RA: The Hamburger character is grafted intact onto the stage persona you see in the film. The offstage persona, which occupies 95 percent of the movie, is a collaboration between Gregg and I, a creation in the context of the film. We share a lot of the same proclivities, and interests, and restlessness, and discomfort — whether it’s the comedic ends for him or dramatic ends for me.
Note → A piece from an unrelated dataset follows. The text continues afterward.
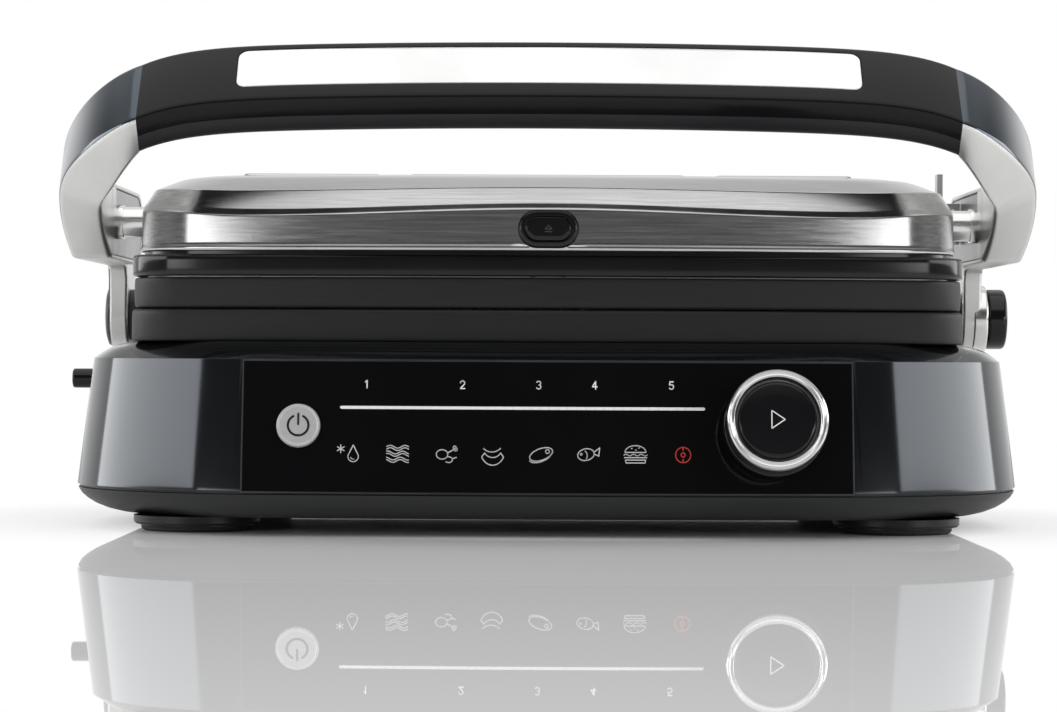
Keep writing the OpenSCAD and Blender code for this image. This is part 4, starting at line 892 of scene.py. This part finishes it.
# %% Grip shells and inlay
def inlay_block(name, hx, a0, a1, b0, b1, r, *args, **kwargs):
    far = [(x, a1) for x in [r - hx + (2 * hx - 2 * r) * i / 40 for i in range(39, 0, -1)]]
    near = [(x, a0) for x, _ in reversed(far)]
    outline = arc(hx - r, a1 - r, r, 0, 90, 8) + far + arc(r - hx, a1 - r, r, 90, 180, 8)
    outline += arc(r - hx, a0 + r, r, 180, 270, 8) + near + arc(hx - r, a0 + r, r, 270, 360, 8)
    points = [bar_point(x, a, b) for b in (b0, b1) for x, a in outline]
    return piece(name, points, loft_faces(len(outline), 2), *args, **kwargs)


INLAY_END = INLAY_EDGE + INLAY_A
upper_grip = bar_loft(
    "grip_upper_shell", BAR_X, 0, BAR_A, 0, BAR_B / 2 - 0.03, (2.4, 0.12, 0.12, 2.4),
    grip_black, "arms", "grip_black", ["grip_upper"])
inlay_bed = inlay_block(
    "cutter", INLAY_X + 0.25, INLAY_EDGE - 0.25, INLAY_END + 0.25, -3, 1.4, 4.2, *CUTTER)
carve(upper_grip, [inlay_bed])
bar_loft(
    "grip_lower_shell", BAR_X, 0.02, BAR_A - 0.02, BAR_B / 2 + 0.05, BAR_B, (0.12, 3.2, 3.2, 0.12),
    grip_under, "arms", "grip_black", ["grip_lower"])
inlay = inlay_block(
    "grip_bright_inlay", INLAY_X, INLAY_EDGE, INLAY_END, -0.05, 1.35, 4,
    inlay_metal, "arms", "trim_light", ["grip_inlay"])
round_edges(inlay, 0.5)
print("grip shells and inlay")

# %% [markdown]
# ## The arms
# Each arm is one casting. From the end of the bar it sweeps outwards and back in a quarter turn while
# its section turns upright, then runs level past the lid's pivot and drops to the hinge. The elbow is
# a loft along four corner lines. The outer face is polished dark, and the edges and the inside are satin.

# %% Elbow corner lines
ELBOW_START = [bar_point(BAR_X, a, b) for a, b in ((0, 0), (0, BAR_B), (BAR_A, BAR_B), (BAR_A, 0))]
IN_FRONT = ARM_X - ARM_THICK
ELBOW_END = [
    (x, ARM_FRONT, z) for x, z in ((ARM_X, ARM_Z0), (IN_FRONT, ARM_Z0), (IN_FRONT, ARM_Z1), (ARM_X, ARM_Z1))]
ELBOW_WAVES = [(5.5, 3, 2), (9, 3, 0), (7, 2, 0), (7, 2, 1)]
ELBOW_RADIUS, ELBOW_TAIL = 2.4, 14


def sweep_line(p, q, turn, dip, waves, bulge):
    """A quarter turn from p to q, lowered by a wave and pushed outwards by a bulge."""
    s, c = math.sin(turn), math.cos(turn)
    x = p[0] + (q[0] - p[0]) * s + bulge * math.sin(2 * turn)
    z = q[2] + (p[2] - q[2]) * c - dip * max(0.0, math.sin(waves * turn))
    return x, p[1] + (q[1] - p[1]) * (1 - c), z


def elbow_rings():
    rings = []
    for k in range(37):
        turn = math.pi / 2 * k / 36
        corners = [sweep_line(p, q, turn, *wave) for p, q, wave in zip(ELBOW_START, ELBOW_END, ELBOW_WAVES)]
        rings.append(rounded_section(corners, [ELBOW_RADIUS] * 4))
    rings.append([Vector((p.x, ARM_FRONT + ELBOW_TAIL, p.z)) for p in rings[-1]])
    return rings


print("elbow rings", len(elbow_rings()))

# %% Arm castings
def arm_profile():
    d0, heel, dh, throat = ARM_FRONT + 5, ARM_H - 1, HINGE_D - 14, HINGE_D - EYE_R
    return (
        [(d0, ARM_Z0), (throat - 6, ARM_Z0), (throat - 2, ARM_Z0 - 1.5), (throat, ARM_Z0 - 6)]
        + arc(HINGE_D, HINGE_Z, EYE_R, 180, 360, 28) + arc(dh, ARM_Z1 - heel, heel, 0, 90, 20) + [(d0, ARM_Z1)]
    )


def slab_across(name, profile, x0, x1, *args, **kwargs):
    points = [(x, d, z) for x in (x0, x1) for d, z in profile]
    return piece(name, points, loft_faces(len(profile), 2), *args, **kwargs)


def thick_profile(inset):
    """The long thick part inside an arm, with a round rear end, drawn in by an inset."""
    end, r = HINGE_D - EYE_R - 10 - ARM_H / 2, ARM_H / 2 - inset
    d0 = ARM_FRONT + inset
    return [(d0, PIVOT_Z - r)] + arc(end, PIVOT_Z, r, -90, 90, 20) + [(d0, PIVOT_Z + r)]


def polish(obj, wanted):
    """Gives the faces that are wanted the arm's dark polish."""
    obj.data.materials.append(arm_polish)
    for face in obj.data.polygons:
        if wanted(face):
            face.material_index = 1


SECTION_POINTS, OUTER_STRIPS = 20, (17, 18, 19, 0, 1)


def is_outer(face):
    return face.index % SECTION_POINTS in OUTER_STRIPS and len(face.vertices) == 4


def make_arm(side, name, cover_node):
    rings = [[(p.x * side, p.y, p.z) for p in ring] for ring in elbow_rings()]
    elbow = loft(f"{name}_elbow", rings, arm_satin, "arms", "arm_silver", [name], sharp=50)
    polish(elbow, is_outer)
    inner, outer = side * (ARM_X - ARM_T), side * (ARM_X - 0.03)
    blade = slab_across(f"{name}_blade", arm_profile(), inner, outer, arm_satin, "arms", "arm_silver")
    polish(blade, lambda face: face.normal.x * side > 0.9)
    root = side * (ARM_X - ARM_T + 1)
    boss = slab_across(f"{name}_boss", thick_profile(0), side * IN_FRONT, root, arm_satin, "arms", "arm_silver")
    bed = slab_across("cutter", thick_profile(1.6), side * (IN_FRONT - 2), side * (IN_FRONT + 2.8), *CUTTER)
    carve(boss, [bed])
    cover = slab_across(
        f"{name}_cover", thick_profile(1.8), side * (IN_FRONT + 0.5), side * (IN_FRONT + 2.6),
        cover_steel, "arms", "arm_silver", [cover_node])
    for part, width in ((blade, 1.6), (boss, 0.5), (cover, 0.5)):
        round_edges(part, width)


make_arm(-1, "arm_left", "arm_cover_left")
make_arm(1, "arm_right", "arm_cover_right")
print("arms cast")

# %% [markdown]
# ## Knob and ring of the right hinge
# A bright turned collar sits round the hinge and a black knob is pulled out of it to unlock the arms.

# %% Right hinge knob and collar
collar_place = side_axis(ARM_X - 3.8, HINGE_D, HINGE_Z)
collar_profile = [
    (4.6, 0), (14.6, 0), (15.4, 0.7), (15.5, 3.9), (15.5, 6.0), (15.2, 6.7), (14.3, 7.05), (4.6, 7.05)]
spin("hinge_bright_collar", collar_profile, collar_place, bright_pin, "arms", "bright_chrome",
     ["hinge_collar"], soft=0.2)
knob_profile = [
    (AXIS_R, -4), (4.4, -4), (4.4, 0.05), (13.2, 0.05), (13.8, 0.6), (13.8, 6.6), (13.5, 7.8),
    (12.4, 8.6), (6, 8.75), (AXIS_R, 8.75)]
spin("hinge_pull_knob", knob_profile, side_axis(PULL_KNOB_X, HINGE_D, HINGE_Z), knob_black, "hinge_knob",
     "knob_black", ["hinge_knob"], soft=0.25)
stub_profile = [(AXIS_R, 0), (3.4, 0), (4.1, 0.5), (4.2, 1.4), (4.2, 44), (AXIS_R, 44)]
spin("lower_release_stub", stub_profile, side_axis(-RELEASE_OUT, RELEASE_D, RELEASE_Z), knob_black,
     "lower_release", "knob_black", ["lower_release_button"], soft=0.25)
print("hinge knob, collar and release stub")

# %% [markdown]
# ## Finishes of the solids that stay
# The other solids have the right shape already. Each only gets its own finish.

# %% Finishes of the remaining solids
KEPT = {
    tray_black: ["feet", "tray_runners", "pivot_bushes", "drip_tray"],
    pad_rubber: ["foot_pads", "cord_gland"],
    trim_metal: ["panel_trim"],
    board_green: ["control_board", "power_board"],
    terminal_cream: ["terminal_block"],
    inner_steel: [
        "encoder_body", "lower_pan", "lid_pan", "lower_sensor", "upper_sensor", "lower_latch", "upper_latch",
        "base_screws", "bracket_screws", "grip_screws", "lid_screws", "lock_lever", "lock_pin"],
    heater_steel: ["lower_heater", "upper_heater"],
    bracket_paint: ["hinge_bracket_left", "hinge_bracket_right"],
    bright_pin: ["pivot_pin_left", "pivot_pin_right", "hinge_pin_left", "hinge_pin_right"],
    cap_dark: ["hinge_cap_left"],
}
for material, names in KEPT.items():
    for name in names:
        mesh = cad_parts[name].data
        mesh.materials.clear()
        mesh.materials.append(material)
print("solids that keep their shape:", sum(len(n) for n in KEPT.values()))

# %% [markdown]
# ## Studio
# The table mirrors the grill in front of it. The background is plain white for the camera; reflections
# see that white only straight behind the grill, less at the sides and overhead, and a dark room behind
# the camera, which keeps the black plastic black. The light comes from soft panels that the camera
# doesn't see: one above and two on each side. The large one draws the upright band on the base's corner
# and is kept off the lid's cover, as a studio flag does. The strip before it draws the bright patch on
# the lid's corner.

# %% World
world = bpy.data.worlds.new("studio")
scene.world = world
world.use_nodes = True
air = Graph(world.node_tree)
back = next(n for n in air.tree.nodes if n.type == "BACKGROUND")
heading = air.tree.nodes.new("ShaderNodeSeparateXYZ")
air.feed(heading, {0: air.add("ShaderNodeTexCoord", out="Generated")})
depth = Wire(air, heading.outputs["Y"])
rays = air.tree.nodes.new("ShaderNodeLightPath")
height = Wire(air, heading.outputs["Z"])
camera_ray, glossy_ray, clear_ray = (
    Wire(air, rays.outputs[f"Is {kind} Ray"]) for kind in ("Camera", "Glossy", "Transmission"))
seen = air.math("MAXIMUM", camera_ray, clear_ray)
behind = air.ramp(depth, -0.62, -0.1, 0.12, 0.25) * air.ramp(depth, 0.2, 0.8, 1.0, 4.0)
overhead = air.ramp(height, 0.4, 0.75, 0.0, 0.5)
backdrop = behind * air.ramp(height, 0.14, 0.36, 1.0, 0.55) + overhead
mirrored = glossy_ray * (1 - seen)
strength = seen + mirrored * backdrop + (1 - seen) * (1 - glossy_ray) * 0.5
air.feed(back, {"Color": (1, 1, 1), "Strength": strength})
print("world ready")

# %% Table top
def table_finish():
    f = Finish("pale_table", Base_Color=(0.92, 0.92, 0.92), Roughness=0.9)
    f.use(Specular_IOR_Level=0.0)
    out = next(n for n in f.tree.nodes if n.type == "OUTPUT_MATERIAL")
    glow = f.add("ShaderNodeEmission", None, {"Color": (1, 1, 1), "Strength": 1.0})
    shine = f.add("ShaderNodeBsdfGlossy", None, {"Color": (1, 1, 1), "Roughness": 0.01})
    camera_ray = f.add("ShaderNodeLightPath", out="Is Camera Ray")

    def oval_reach(x, y):
        return f.add("ShaderNodeVectorMath", {"operation": "LENGTH"}, {0: f.place(x, y, 0)}, out=1)

    def mix(share, first, second):
        return f.add("ShaderNodeMixShader", None, {0: share, 1: first, 2: second})

    reach, far = oval_reach(4.2, 5.4), oval_reach(2.2, 1.3)
    top = mix(camera_ray * f.ramp(reach, 0.78, 1.35, 0.0, 1.0), Wire(f, f.shader.outputs[0]), glow)
    mirror = f.add("ShaderNodeFresnel", None, {"IOR": 1.33}) * f.ramp(reach, 0.6, 0.85, 0.16, 0.86)
    f.feed(out, {0: mix(mirror * f.ramp(far, 1.0, 1.5, 1.0, 0.0), top, shine)})
    return f.material


corners = [(-6, -6, 0), (6, -6, 0), (6, 6, 0), (-6, 6, 0)]
table = piece("table_top", corners, [(0, 1, 2, 3)], table_finish(), None, None, metres=True)
table.location.z = -0.0002
print("table", [round(v, 1) for v in table.dimensions])

# %% Lamps
def panel_light(name, spot, target, wide, high, power, roll=0.0):
    lamp = bpy.data.lights.new(name, "AREA")
    lamp.shape, lamp.size, lamp.size_y, lamp.energy = "RECTANGLE", wide, high, power
    obj = bpy.data.objects.new(name, lamp)
    obj.location = spot
    turn = (Vector(target) - Vector(spot)).to_track_quat("-Z", "Y").to_matrix()
    obj.rotation_euler = (turn @ Matrix.Rotation(math.radians(roll), 3, "Z")).to_euler()
    obj.visible_camera = False
    scene.collection.objects.link(obj)
    return obj


panel_light("light_above", (0, -0.7, 1.6), (0, -0.7, 0), 2.2, 2.4, 12)
shaded = bpy.data.collections.new("shaded_from_the_sides")
shaded.objects.link(cover)
shaded.collection_objects[0].light_linking.link_state = "EXCLUDE"
LAMP_D, LARGE_Z, LARGE_ROLL, STRIP_Z = -0.1, 0.51, 9, 0.22
for side, word in ((-1, "left"), (1, "right")):
    spot, target = (side * 1.4, LAMP_D, LARGE_Z), (0, LAMP_D, LARGE_Z)
    large = panel_light(f"light_{word}", spot, target, 1.8, 0.6, 12, -LARGE_ROLL * side)
    large.light_linking.receiver_collection = shaded
    spot, target = (side * 1.07, -1.26, STRIP_Z), (side * 0.12, LAMP_D, STRIP_Z)
    panel_light(f"strip_{word}", spot, target, 0.62, 0.25, 1.9)
print("one panel above, two at each side")

# %% View settings
scene.view_settings.view_transform = "Standard"
bpy.context.view_layer.update()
The character is something he’s built for 20 years, and at this point has become an increasingly antiquated formal construction. There’s this sort of interest in the slightly autobiographical, totally “honest” comedy. When I saw him perform, besides all the formal traits — the cadences, the repetition, the construction of that character — aside from being funny, the stage performances are fascinating for me. There is this “man out of time” quality to it, because there’s an increasing disinterest in form. Everything is content-driven and disposable. I saw that in his character. The bitterness of the character is maybe a concern and lament of Gregg Turkington as the author of that stand-up character. It certainly is in the movie, too. The movie is a pretty formal construction that over the course of its 100 minutes becomes more preoccupied with form than content.
SM: From the moment the light hits the screen, you lock us into this man’s universe with a rock steady point-of-view. As much as I detest mainstream cinema’s unerringly sentimental depiction of the mentally challenged, I’m always up for a slow descent into madness.
RA (laughing): Okay! Good!
SM: There were certain moments where you lost me, but to your credit as a filmmaker, I never lost interest. When asked the best way to understand the meaning of Un Chien Andalou, Luis Bunuel said something to the effect of, “The only method of investigation would be, perhaps, psychoanalysis.” Can the same be said of Entertainment?
RA (laughing): I’m not into psychoanalysis. There is too much of the intellect at play in everything we do. The suggestion that the thing lost you at certain times intellectually but you didn’t lose interest — to me, that’s a huge compliment. The thing is engineered to bring the arbiter of the intellect that very conveniently unpacks and orders experience, particularly in narrative cinema, to a point where people walk out feeling that they’ve digested something. Or at least believe that they have. That we haven’t been altered physiologically, psychologically, and that we haven’t been touched physically.
It’s a very convenient, efficient, functional way of providing an entirely disposable experience. The interests of this movie are to disrupt that. I do believe that we can be engaged and that our curiosity can be handled tactily and more immediately and experientially than just that simple unpacking of intellectual information. My objective is to disrupt that, but provide a real, formal meaning that isn’t just a Freudian unpacking of symbolism. That’s what the whole experiment was about. Much more than comedy, certainly.